Aline brings AI-powered contract reporting directly into the platform to make sure contracts become searchable sources of insight.

Renewal dates, obligations, indemnities, and risk indicators are easy to surface across the entire portfolio, with data pulled straight from the agreements themselves. That keeps reporting accurate without relying on spreadsheets or manual tagging.

Visibility like this strengthens contract management capabilities across general counsel, legal ops, procurement, finance, and sales teams. Questions get answered faster, oversight improves, and fewer issues appear late in the process.

If you want to see how this works in practice, start a free trial today!

FAQs About Contract Management KPI

What are the 4 blocks of good contract management?

Good contract management usually rests on four core blocks: contract creation, review and contract approvals, post-signature oversight, and renewal management. Together, these areas support a contract management strategy that treats contracts as strategic assets rather than static documents. When all four are connected, teams gain clearer visibility into obligations, timelines, and contractual risks.

What are the 4 KPIs every manager has to use?

While KPIs vary by team, four tend to matter across roles: contract cycle time, approval turnaround time, renewal rate, and contract deviation rate. These KPIs help managers understand speed, bottlenecks in the approval process, contract compliance, and where risk exposure may be growing.
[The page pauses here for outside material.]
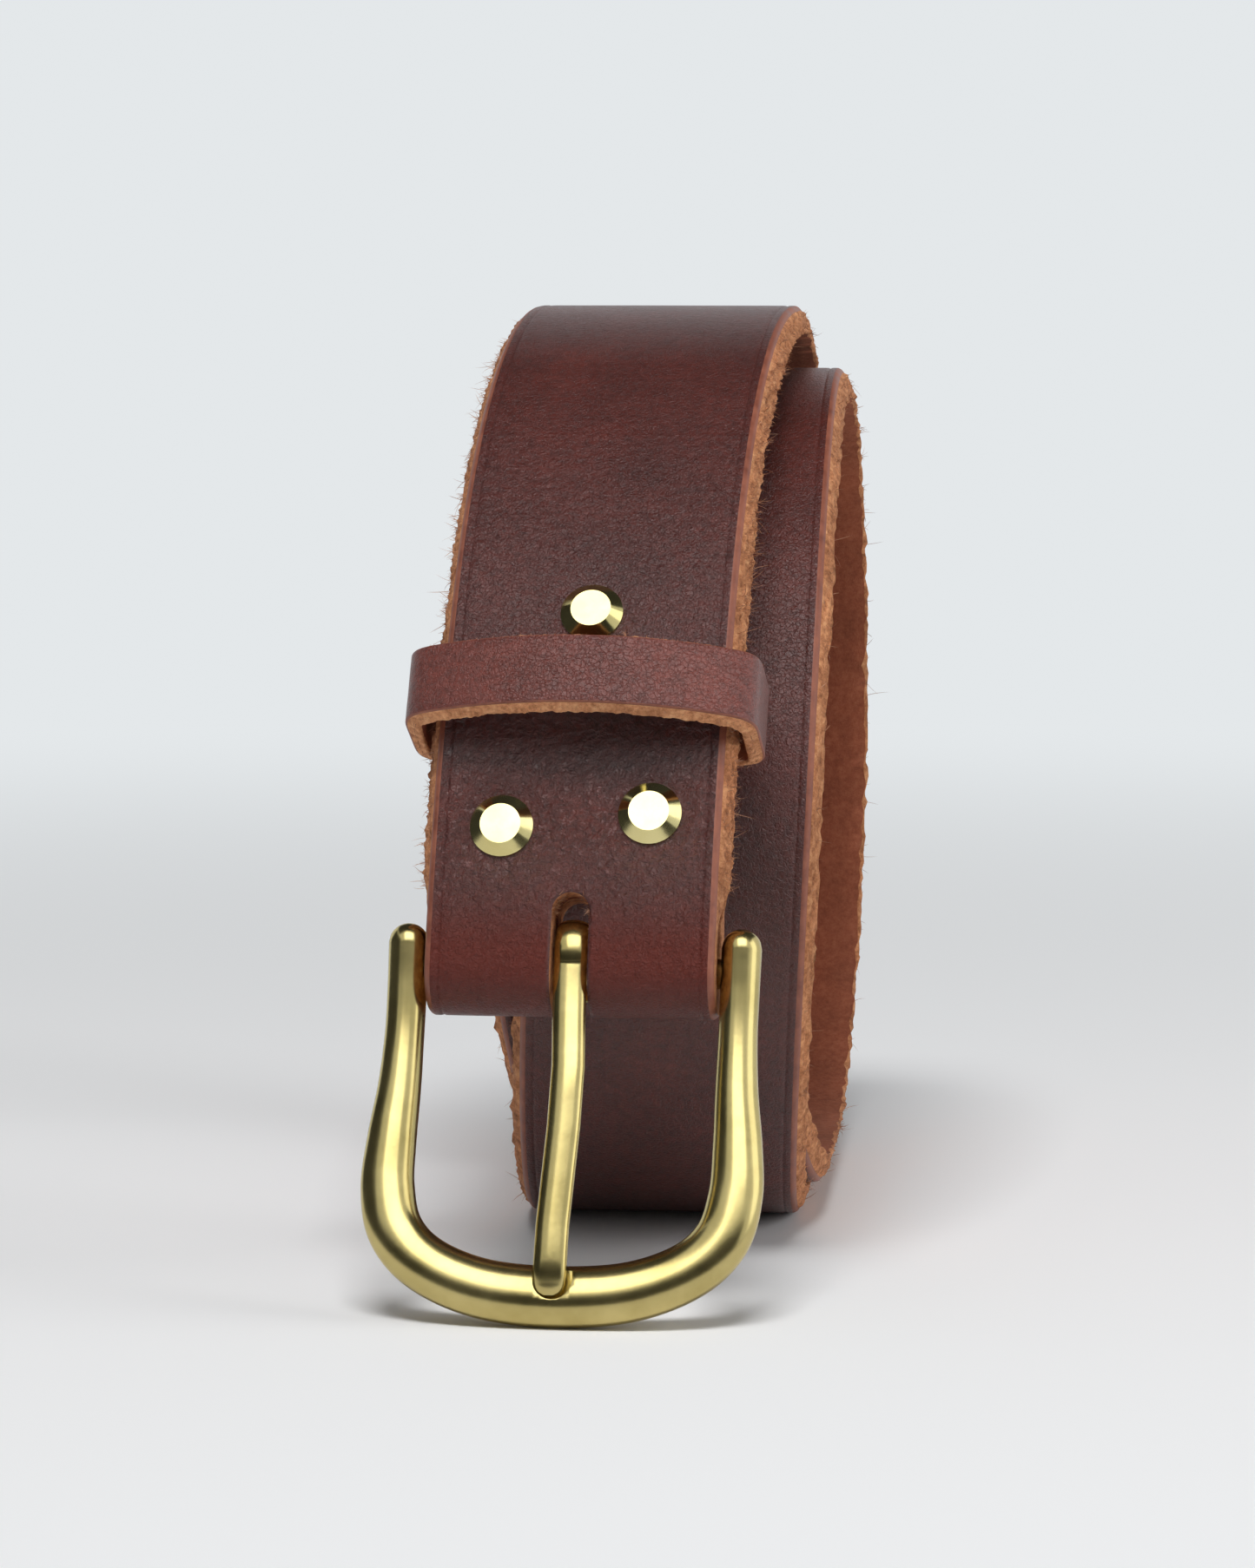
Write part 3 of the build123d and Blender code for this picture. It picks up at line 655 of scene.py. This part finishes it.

What are the four key metrics used to evaluate contract performance?

Contract performance is often evaluated using cycle time, obligation fulfillment, amendment frequency, and renewal outcomes. Together, these metrics help identify trends tied to execution quality, negotiation process outcomes, and long-term value delivery.

What are the 5 stages of CLM?

The five stages of CLM typically include request and drafting, negotiation, approval and signing, active management, and renewal or close-out. Tracking KPIs across these stages supports proactive risk management, clearer oversight of renewed contracts, and stronger control over contract risk throughout the lifecycle.